As we got to know our new baby and watched him grow, at first it seemed that he was going to be the exception to the rule and not have many effects. Many of you have been wondering this as well, I know. He smiles at you in the halls at church and seems to be doing wonderfully. He IS doing wonderfully. Here are the concerns, though, that have shown up in the recent months. These are not a surprise to God. He holds healing in His hands and if His plan for Caleb is for him to walk, then he will walk. If his plan for Caleb is for him to preach, then he will preach. As of now, Caleb is delayed on all his gross and fine motor skills. His trunk support and muscle tone are weak. He feels more like a 3 month old baby in our arms than a 7 month old. He prefers not to bear weight on his legs, but is progressing. He is learning to sit and progressing slowly but surely. He loves to smile and laugh and can be very engaging (especially if you are blond and female....), but I notice that he avoids eye contact many times. He can be fixated on his hands, lights or playing with his hair.
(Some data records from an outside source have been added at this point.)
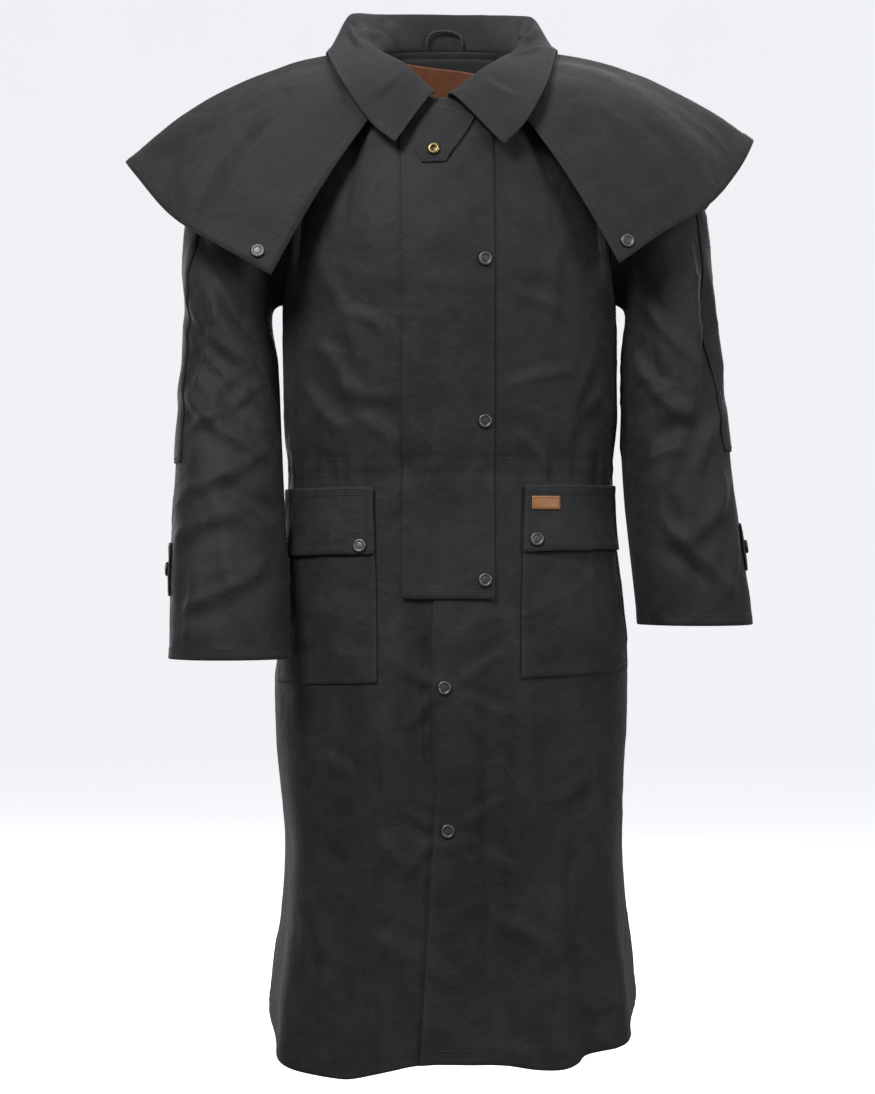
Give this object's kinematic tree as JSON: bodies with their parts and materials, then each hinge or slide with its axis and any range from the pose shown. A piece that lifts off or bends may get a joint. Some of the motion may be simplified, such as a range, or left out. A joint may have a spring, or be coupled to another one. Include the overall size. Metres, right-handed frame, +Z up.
{
  "type": "duster coat",
  "caption": "Long waxed-cotton duster coat, filled out and hollow, with shoulder cape, turn-down collar, snapped storm flap, flapped patch pockets, elbow patches and cuff tabs",
  "frame": {"origin": "between the shoulders, at the height of the points where the shoulder seams meet the collar", "axes": "+Z up along the coat, -Y out of its front, +X to the viewer's right"},
  "size_m": [0.821, 0.4052, 1.3651],
  "materials": {
    "waxed_cotton": "black waxed cotton with a soft uneven sheen",
    "collar_cotton": "charcoal brushed cotton",
    "lining": "plain black cotton",
    "label_leather": "red-brown leather",
    "tag_leather": "tan leather",
    "brass": "dull brass",
    "snap_metal": "dark antique metal"
  },
  "bodies": {
    "root": {"front_left": "waxed_cotton", "front_right": "waxed_cotton", "back": "waxed_cotton", "sleeve_left": "waxed_cotton", "sleeve_right": "waxed_cotton", "elbow_patch_left": "waxed_cotton", "elbow_patch_right": "waxed_cotton", "cuff_tab_left": "waxed_cotton", "cuff_tab_right": "waxed_cotton", "cape": "waxed_cotton", "storm_flap": "waxed_cotton", "pocket_left": "waxed_cotton", "pocket_right": "waxed_cotton", "pocket_flap_left": "waxed_cotton", "pocket_flap_right": "waxed_cotton", "throat_tab": "waxed_cotton", "collar": "collar_cotton", "neck_lining": "lining", "hanger_loop": "lining", "neck_label": "label_leather", "pocket_label": "tag_leather", "ring_throat_tab": "brass", "snap_storm_flap_1": "snap_metal", "snap_storm_flap_2": "snap_metal", "snap_storm_flap_3": "snap_metal", "snap_front_1": "snap_metal", "snap_front_2": "snap_metal", "snap_pocket_flap_left": "snap_metal", "snap_pocket_flap_right": "snap_metal", "snap_cuff_left": "snap_metal", "snap_cuff_right": "snap_metal", "snap_cape_left": "snap_metal", "snap_cape_right": "snap_metal"}
  },
  "joints": []
}
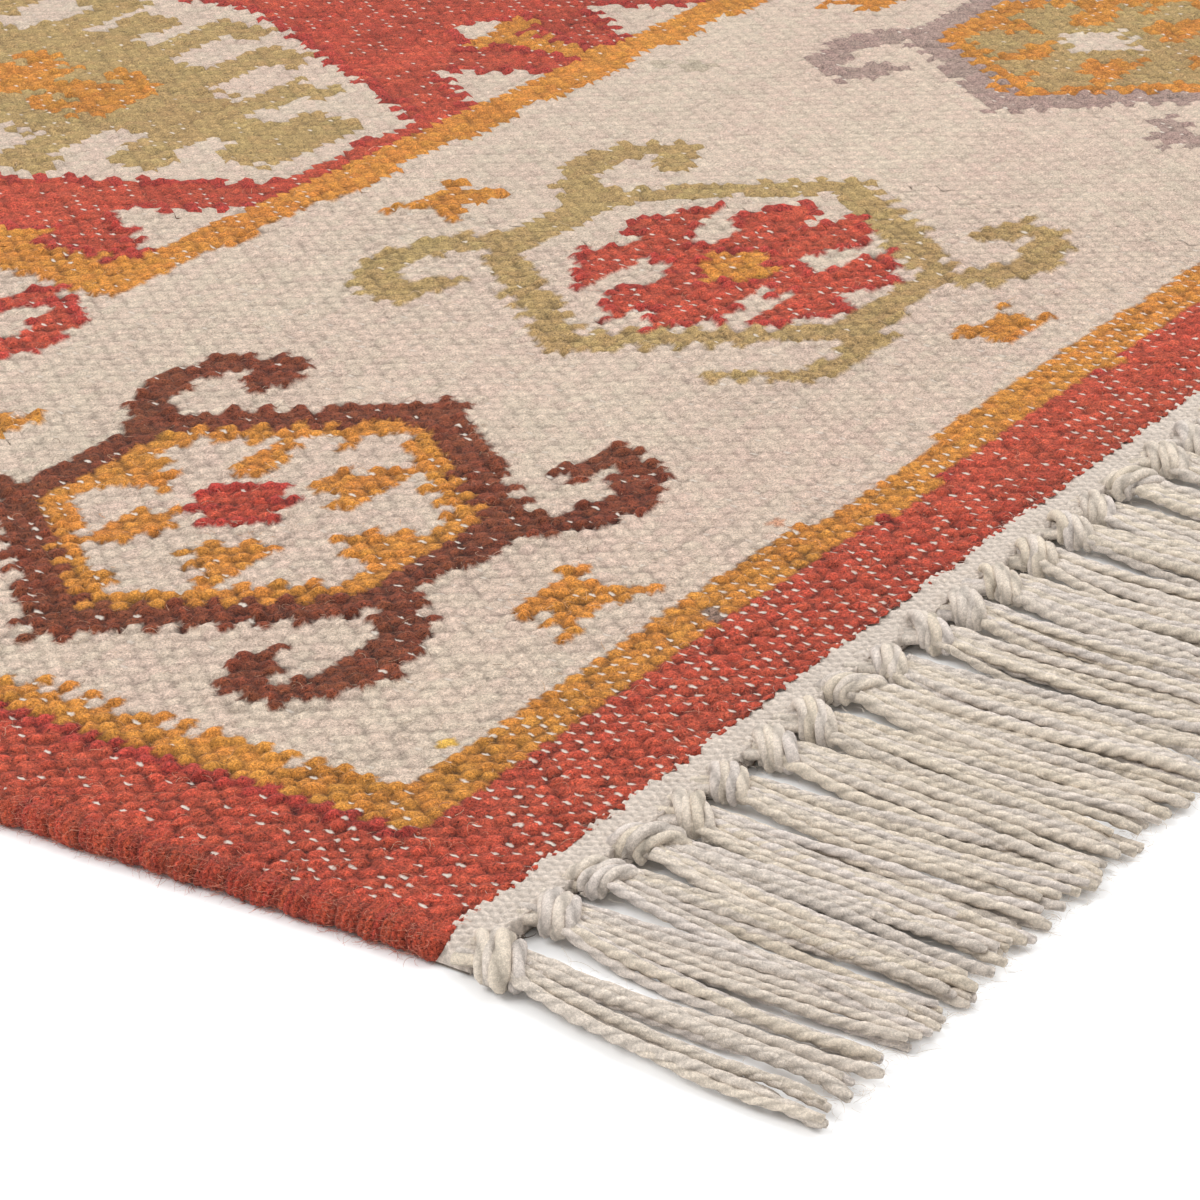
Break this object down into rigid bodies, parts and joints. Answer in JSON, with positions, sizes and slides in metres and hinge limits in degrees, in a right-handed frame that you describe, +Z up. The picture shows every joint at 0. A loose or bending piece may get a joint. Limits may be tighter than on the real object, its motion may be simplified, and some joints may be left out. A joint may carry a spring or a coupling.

All things adorable, but my discernment says these things are in excess. He does not open his mouth for solid foods. Recently, he has started having spasms that the doctor is concerned are seizures. I honestly do not think that they are seizures, but we will be seeing a neurologist as soon as they can get us in. He is farsighted, but otherwise his vision is great. His hearing is perfect (which is a miracle in itself with CMV).
Please pray for us to have wisdom about Caleb's treatment and care. I tote him to many specialists a month and we are engaging in physical, occupational and speech therapy on a weekly basis (OT and ST begin soon). School starts in a couple weeks as well so I ask for your prayers as I incorporate a baby into our homeschool day, along with the extra appointments and such. Thankfully, Caleb is a very sweet, easygoing baby. Our children have learned so much from this journey already, and the journey has only just begun. Their responsibility, helpfulness, and love for those with special needs astounds us. God has begun a good work in all of us, and we know that He is faithful to complete it. There are also some really cool ministry opportunities with photography that I am looking forward to as well, so pray with me as I navigate the many rolls I am blessed to have.
My good friend Jackie spoke at church camp this past weekend about the coxswain in a rowing boat competition. The coxswain is the one person in the boat facing the finish line, yelling directions and encouragement to the other rowers who have their backs facing the goal they are moving towards. Jesus is my coxswain. I cannot see the goal or the finish line, as it's behind me. I'm keeping my eyes on my prize. Jesus IS my prize. At the end of this race that leads to nowhere known to me, I will see Him face to face....and it will all be worth it. The world behind me, the cross before me. No turning back. No turning back.